** BEGIN **

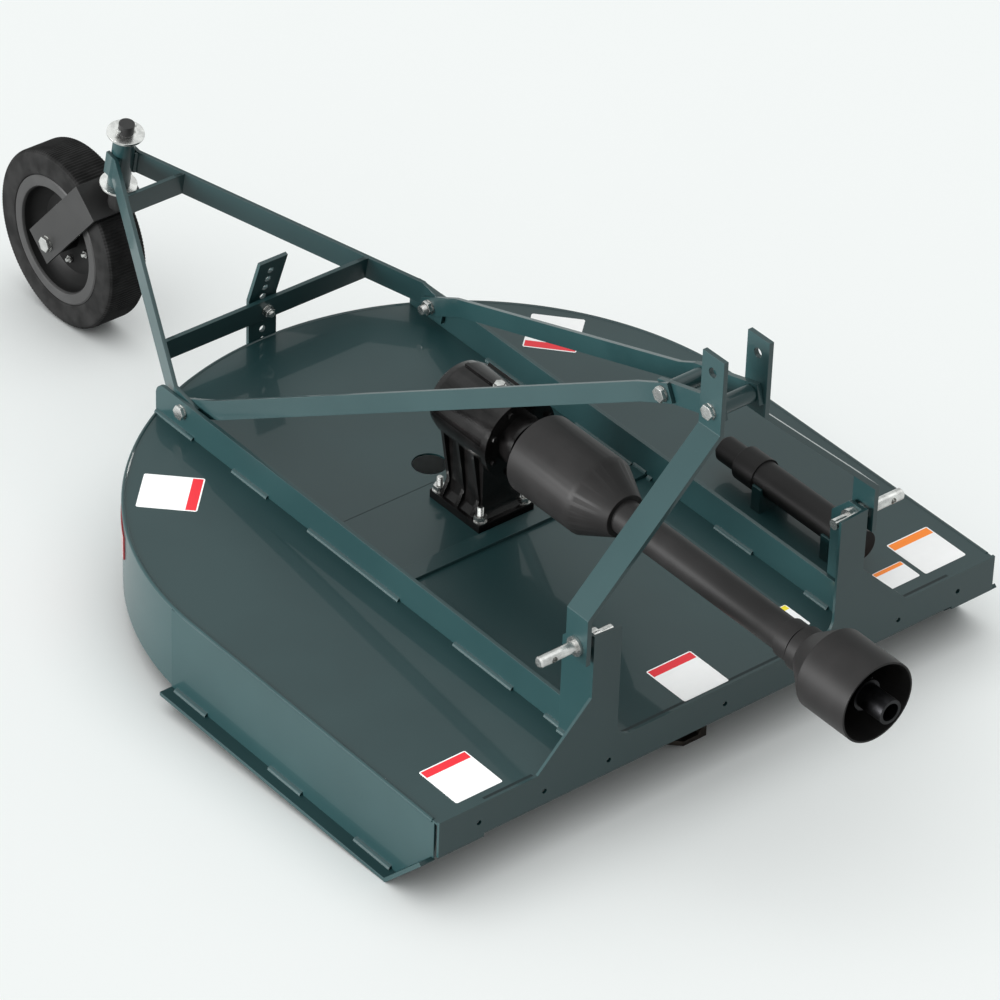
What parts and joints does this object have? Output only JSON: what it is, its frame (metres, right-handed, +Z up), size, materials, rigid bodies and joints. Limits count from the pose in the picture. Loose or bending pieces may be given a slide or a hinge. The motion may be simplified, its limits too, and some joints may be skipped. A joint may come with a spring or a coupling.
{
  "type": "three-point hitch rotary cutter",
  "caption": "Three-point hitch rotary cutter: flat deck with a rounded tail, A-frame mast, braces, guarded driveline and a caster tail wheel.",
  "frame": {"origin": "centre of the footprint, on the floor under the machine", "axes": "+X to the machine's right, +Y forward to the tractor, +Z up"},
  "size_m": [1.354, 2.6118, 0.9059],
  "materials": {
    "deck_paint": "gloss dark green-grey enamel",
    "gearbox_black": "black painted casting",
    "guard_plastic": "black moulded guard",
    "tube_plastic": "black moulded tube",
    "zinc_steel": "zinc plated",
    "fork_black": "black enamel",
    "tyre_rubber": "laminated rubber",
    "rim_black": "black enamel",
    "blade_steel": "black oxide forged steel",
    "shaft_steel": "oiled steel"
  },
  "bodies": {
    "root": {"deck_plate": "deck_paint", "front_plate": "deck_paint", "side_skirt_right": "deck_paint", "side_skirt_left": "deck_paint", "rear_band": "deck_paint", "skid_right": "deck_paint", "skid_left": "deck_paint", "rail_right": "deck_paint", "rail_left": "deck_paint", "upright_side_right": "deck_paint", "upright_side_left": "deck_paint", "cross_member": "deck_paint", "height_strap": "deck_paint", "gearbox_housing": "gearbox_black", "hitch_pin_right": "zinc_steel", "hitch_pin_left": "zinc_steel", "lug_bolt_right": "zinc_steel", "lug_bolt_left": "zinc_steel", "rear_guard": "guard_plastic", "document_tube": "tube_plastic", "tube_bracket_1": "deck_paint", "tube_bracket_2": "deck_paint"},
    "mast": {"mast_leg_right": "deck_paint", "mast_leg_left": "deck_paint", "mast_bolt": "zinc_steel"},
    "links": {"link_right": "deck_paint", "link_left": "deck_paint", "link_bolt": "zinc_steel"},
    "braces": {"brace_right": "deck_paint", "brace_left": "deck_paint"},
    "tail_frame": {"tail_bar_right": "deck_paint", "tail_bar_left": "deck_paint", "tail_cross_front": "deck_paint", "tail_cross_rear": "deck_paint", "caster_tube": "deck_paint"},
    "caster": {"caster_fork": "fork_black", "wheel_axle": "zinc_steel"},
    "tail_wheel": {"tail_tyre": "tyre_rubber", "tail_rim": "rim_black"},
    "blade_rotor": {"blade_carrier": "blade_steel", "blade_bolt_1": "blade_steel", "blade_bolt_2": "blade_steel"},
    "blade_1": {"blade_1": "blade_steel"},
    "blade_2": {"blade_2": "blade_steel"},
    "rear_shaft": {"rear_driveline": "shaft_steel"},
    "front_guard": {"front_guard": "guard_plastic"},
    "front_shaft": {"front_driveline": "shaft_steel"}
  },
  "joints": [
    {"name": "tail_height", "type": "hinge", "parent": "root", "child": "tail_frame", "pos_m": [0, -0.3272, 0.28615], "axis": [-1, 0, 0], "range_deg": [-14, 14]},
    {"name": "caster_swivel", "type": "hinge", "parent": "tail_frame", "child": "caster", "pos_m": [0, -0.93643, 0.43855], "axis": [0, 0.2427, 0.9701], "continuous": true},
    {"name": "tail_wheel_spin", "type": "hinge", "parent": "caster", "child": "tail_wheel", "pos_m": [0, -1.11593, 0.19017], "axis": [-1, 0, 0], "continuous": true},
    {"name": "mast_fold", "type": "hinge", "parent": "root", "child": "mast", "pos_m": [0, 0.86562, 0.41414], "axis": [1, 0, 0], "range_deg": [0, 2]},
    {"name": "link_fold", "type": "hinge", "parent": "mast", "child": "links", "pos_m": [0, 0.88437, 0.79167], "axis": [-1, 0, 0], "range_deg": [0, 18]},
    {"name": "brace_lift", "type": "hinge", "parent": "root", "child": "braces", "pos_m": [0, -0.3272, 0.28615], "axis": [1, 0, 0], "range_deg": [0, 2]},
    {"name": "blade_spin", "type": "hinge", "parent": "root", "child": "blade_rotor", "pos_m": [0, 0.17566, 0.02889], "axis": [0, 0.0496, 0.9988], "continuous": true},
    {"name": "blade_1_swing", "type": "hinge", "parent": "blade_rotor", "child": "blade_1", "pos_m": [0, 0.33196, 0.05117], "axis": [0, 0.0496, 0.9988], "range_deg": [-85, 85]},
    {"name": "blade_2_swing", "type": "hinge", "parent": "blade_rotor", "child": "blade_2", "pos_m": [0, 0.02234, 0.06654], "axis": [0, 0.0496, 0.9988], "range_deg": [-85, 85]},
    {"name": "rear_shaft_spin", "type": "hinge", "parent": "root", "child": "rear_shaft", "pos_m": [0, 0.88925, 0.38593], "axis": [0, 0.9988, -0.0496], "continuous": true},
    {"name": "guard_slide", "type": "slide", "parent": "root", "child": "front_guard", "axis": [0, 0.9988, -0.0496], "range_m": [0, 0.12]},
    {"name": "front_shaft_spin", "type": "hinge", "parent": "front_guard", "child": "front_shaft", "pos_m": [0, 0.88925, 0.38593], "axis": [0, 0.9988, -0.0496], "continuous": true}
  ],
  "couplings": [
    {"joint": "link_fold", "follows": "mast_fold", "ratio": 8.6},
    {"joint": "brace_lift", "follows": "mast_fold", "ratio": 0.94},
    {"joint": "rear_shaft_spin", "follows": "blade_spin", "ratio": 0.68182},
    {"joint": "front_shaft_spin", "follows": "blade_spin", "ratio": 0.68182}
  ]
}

** END **

Reproduce all of the material above word for word.

Result:
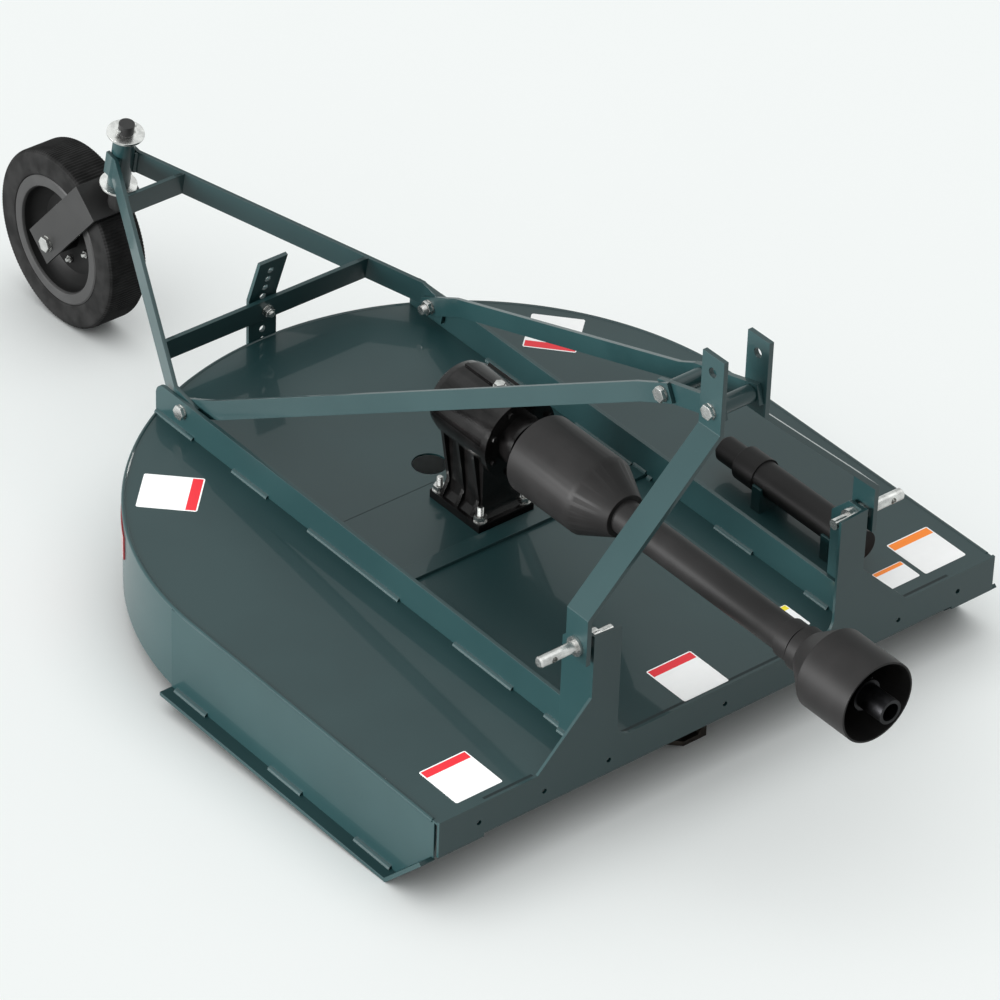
What parts and joints does this object have? Output only JSON: what it is, its frame (metres, right-handed, +Z up), size, materials, rigid bodies and joints. Limits count from the pose in the picture. Loose or bending pieces may be given a slide or a hinge. The motion may be simplified, its limits too, and some joints may be skipped. A joint may come with a spring or a coupling.
{
  "type": "three-point hitch rotary cutter",
  "caption": "Three-point hitch rotary cutter: flat deck with a rounded tail, A-frame mast, braces, guarded driveline and a caster tail wheel.",
  "frame": {"origin": "centre of the footprint, on the floor under the machine", "axes": "+X to the machine's right, +Y forward to the tractor, +Z up"},
  "size_m": [1.354, 2.6118, 0.9059],
  "materials": {
    "deck_paint": "gloss dark green-grey enamel",
    "gearbox_black": "black painted casting",
    "guard_plastic": "black moulded guard",
    "tube_plastic": "black moulded tube",
    "zinc_steel": "zinc plated",
    "fork_black": "black enamel",
    "tyre_rubber": "laminated rubber",
    "rim_black": "black enamel",
    "blade_steel": "black oxide forged steel",
    "shaft_steel": "oiled steel"
  },
  "bodies": {
    "root": {"deck_plate": "deck_paint", "front_plate": "deck_paint", "side_skirt_right": "deck_paint", "side_skirt_left": "deck_paint", "rear_band": "deck_paint", "skid_right": "deck_paint", "skid_left": "deck_paint", "rail_right": "deck_paint", "rail_left": "deck_paint", "upright_side_right": "deck_paint", "upright_side_left": "deck_paint", "cross_member": "deck_paint", "height_strap": "deck_paint", "gearbox_housing": "gearbox_black", "hitch_pin_right": "zinc_steel", "hitch_pin_left": "zinc_steel", "lug_bolt_right": "zinc_steel", "lug_bolt_left": "zinc_steel", "rear_guard": "guard_plastic", "document_tube": "tube_plastic", "tube_bracket_1": "deck_paint", "tube_bracket_2": "deck_paint"},
    "mast": {"mast_leg_right": "deck_paint", "mast_leg_left": "deck_paint", "mast_bolt": "zinc_steel"},
    "links": {"link_right": "deck_paint", "link_left": "deck_paint", "link_bolt": "zinc_steel"},
    "braces": {"brace_right": "deck_paint", "brace_left": "deck_paint"},
    "tail_frame": {"tail_bar_right": "deck_paint", "tail_bar_left": "deck_paint", "tail_cross_front": "deck_paint", "tail_cross_rear": "deck_paint", "caster_tube": "deck_paint"},
    "caster": {"caster_fork": "fork_black", "wheel_axle": "zinc_steel"},
    "tail_wheel": {"tail_tyre": "tyre_rubber", "tail_rim": "rim_black"},
    "blade_rotor": {"blade_carrier": "blade_steel", "blade_bolt_1": "blade_steel", "blade_bolt_2": "blade_steel"},
    "blade_1": {"blade_1": "blade_steel"},
    "blade_2": {"blade_2": "blade_steel"},
    "rear_shaft": {"rear_driveline": "shaft_steel"},
    "front_guard": {"front_guard": "guard_plastic"},
    "front_shaft": {"front_driveline": "shaft_steel"}
  },
  "joints": [
    {"name": "tail_height", "type": "hinge", "parent": "root", "child": "tail_frame", "pos_m": [0, -0.3272, 0.28615], "axis": [-1, 0, 0], "range_deg": [-14, 14]},
    {"name": "caster_swivel", "type": "hinge", "parent": "tail_frame", "child": "caster", "pos_m": [0, -0.93643, 0.43855], "axis": [0, 0.2427, 0.9701], "continuous": true},
    {"name": "tail_wheel_spin", "type": "hinge", "parent": "caster", "child": "tail_wheel", "pos_m": [0, -1.11593, 0.19017], "axis": [-1, 0, 0], "continuous": true},
    {"name": "mast_fold", "type": "hinge", "parent": "root", "child": "mast", "pos_m": [0, 0.86562, 0.41414], "axis": [1, 0, 0], "range_deg": [0, 2]},
    {"name": "link_fold", "type": "hinge", "parent": "mast", "child": "links", "pos_m": [0, 0.88437, 0.79167], "axis": [-1, 0, 0], "range_deg": [0, 18]},
    {"name": "brace_lift", "type": "hinge", "parent": "root", "child": "braces", "pos_m": [0, -0.3272, 0.28615], "axis": [1, 0, 0], "range_deg": [0, 2]},
    {"name": "blade_spin", "type": "hinge", "parent": "root", "child": "blade_rotor", "pos_m": [0, 0.17566, 0.02889], "axis": [0, 0.0496, 0.9988], "continuous": true},
    {"name": "blade_1_swing", "type": "hinge", "parent": "blade_rotor", "child": "blade_1", "pos_m": [0, 0.33196, 0.05117], "axis": [0, 0.0496, 0.9988], "range_deg": [-85, 85]},
    {"name": "blade_2_swing", "type": "hinge", "parent": "blade_rotor", "child": "blade_2", "pos_m": [0, 0.02234, 0.06654], "axis": [0, 0.0496, 0.9988], "range_deg": [-85, 85]},
    {"name": "rear_shaft_spin", "type": "hinge", "parent": "root", "child": "rear_shaft", "pos_m": [0, 0.88925, 0.38593], "axis": [0, 0.9988, -0.0496], "continuous": true},
    {"name": "guard_slide", "type": "slide", "parent": "root", "child": "front_guard", "axis": [0, 0.9988, -0.0496], "range_m": [0, 0.12]},
    {"name": "front_shaft_spin", "type": "hinge", "parent": "front_guard", "child": "front_shaft", "pos_m": [0, 0.88925, 0.38593], "axis": [0, 0.9988, -0.0496], "continuous": true}
  ],
  "couplings": [
    {"joint": "link_fold", "follows": "mast_fold", "ratio": 8.6},
    {"joint": "brace_lift", "follows": "mast_fold", "ratio": 0.94},
    {"joint": "rear_shaft_spin", "follows": "blade_spin", "ratio": 0.68182},
    {"joint": "front_shaft_spin", "follows": "blade_spin", "ratio": 0.68182}
  ]
}